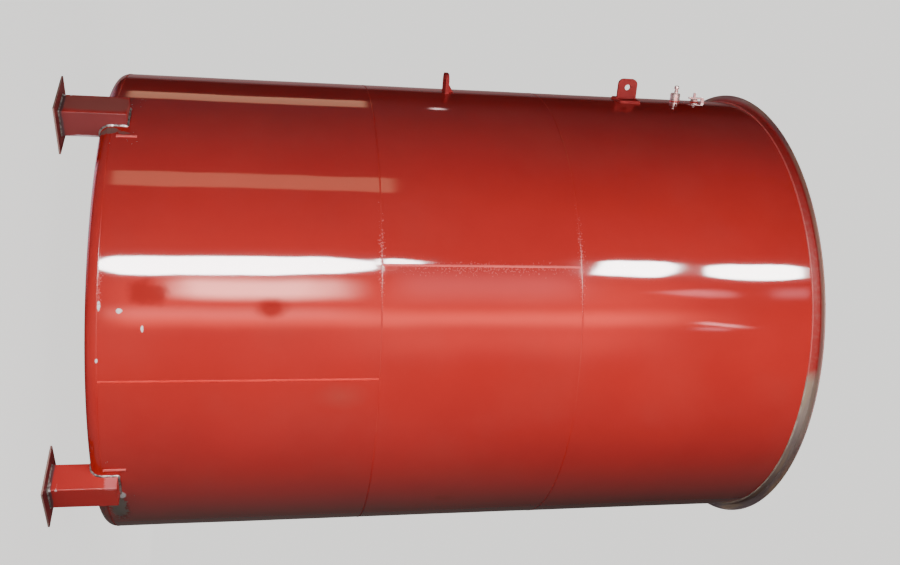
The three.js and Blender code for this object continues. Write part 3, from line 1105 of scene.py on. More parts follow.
@dataclass
class BeadPath:
    """The line that a weld bead follows, with the direction off the plate at each point."""

    points: list[Vector]
    outward: list[Vector]
    closed: bool = False

    @staticmethod
    def ring(radius: float, level: float, tilt: float = 0.0) -> "BeadPath":
        """A level ring round the tank.

        Args:
            radius: Its radius.
            level: Its level.
            tilt: How far its outward direction is turned up from level.

        Returns:
            The path.
        """
        count = 240
        lean = math.radians(tilt)
        points, outward = [], []
        for number in range(count):
            side = level_way(math.radians(FULL_TURN * number / count))
            points.append(side * radius + UP * level)
            outward.append(side * math.cos(lean) + UP * math.sin(lean))
        return BeadPath(points, outward, True)

    @staticmethod
    def upright(radius: float, angle: float, bottom: float, top: float) -> "BeadPath":
        """A straight seam up the shell.

        Args:
            radius: The shell's radius.
            angle: Its angle.
            bottom: The level at which it starts.
            top: The level at which it ends.

        Returns:
            The path.
        """
        step = 0.02
        side = level_way(math.radians(angle))
        count = max(2, round((top - bottom) / step))
        levels = [bottom + (top - bottom) * number / (count - 1) for number in range(count)]
        return BeadPath([side * radius + UP * level for level in levels], [side] * count)

    @staticmethod
    def round_stub(centre: Vector, axis: Vector, radius: float) -> "BeadPath":
        """A ring where a round stub meets a plate.

        Args:
            centre: The middle of the ring.
            axis: The stub's direction off the plate.
            radius: The stub's radius.

        Returns:
            The path, leaning half way between the plate and the stub.
        """
        step = 0.004
        across = axis.cross(UP).normalized()
        other = axis.cross(across).normalized()
        count = max(24, round(math.tau * radius / step))
        points, outward = [], []
        for number in range(count):
            turn = math.tau * number / count
            side = across * math.cos(turn) + other * math.sin(turn)
            points.append(centre + side * radius)
            outward.append((side + axis).normalized())
        return BeadPath(points, outward, True)

    @staticmethod
    def through(corners: Sequence[tuple[Vector, Vector]], closed: bool, step: float = 0.01) -> "BeadPath":
        """Straight runs through given corners.

        Args:
            corners: Each corner and the direction off the plate there.
            closed: Whether it comes back to its start.
            step: The length between points.

        Returns:
            The path.
        """
        points, outward = [], []
        runs = len(corners) if closed else len(corners) - 1
        for number in range(runs):
            here, here_out = corners[number]
            there, there_out = corners[(number + 1) % len(corners)]
            pieces = max(1, round((there - here).length / step))
            for piece in range(pieces):
                share = piece / pieces
                points.append(here.lerp(there, share))
                outward.append(here_out.lerp(there_out, share).normalized())
        if not closed:
            points.append(corners[-1][0].copy())
            outward.append(corners[-1][1].normalized())
        return BeadPath(points, outward, closed)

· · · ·

● Task to complete
Print, unaltered, every line from the beginning of the material down to the line with "round the tank.".

● Correct output
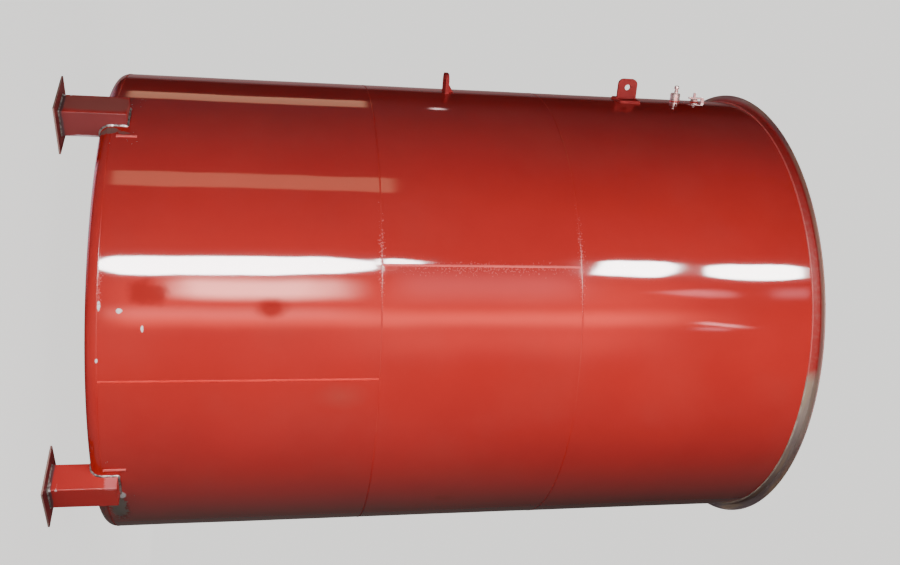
The three.js and Blender code for this object continues. Write part 3, from line 1105 of scene.py on. More parts follow.
@dataclass
class BeadPath:
    """The line that a weld bead follows, with the direction off the plate at each point."""

    points: list[Vector]
    outward: list[Vector]
    closed: bool = False

    @staticmethod
    def ring(radius: float, level: float, tilt: float = 0.0) -> "BeadPath":
        """A level ring round the tank.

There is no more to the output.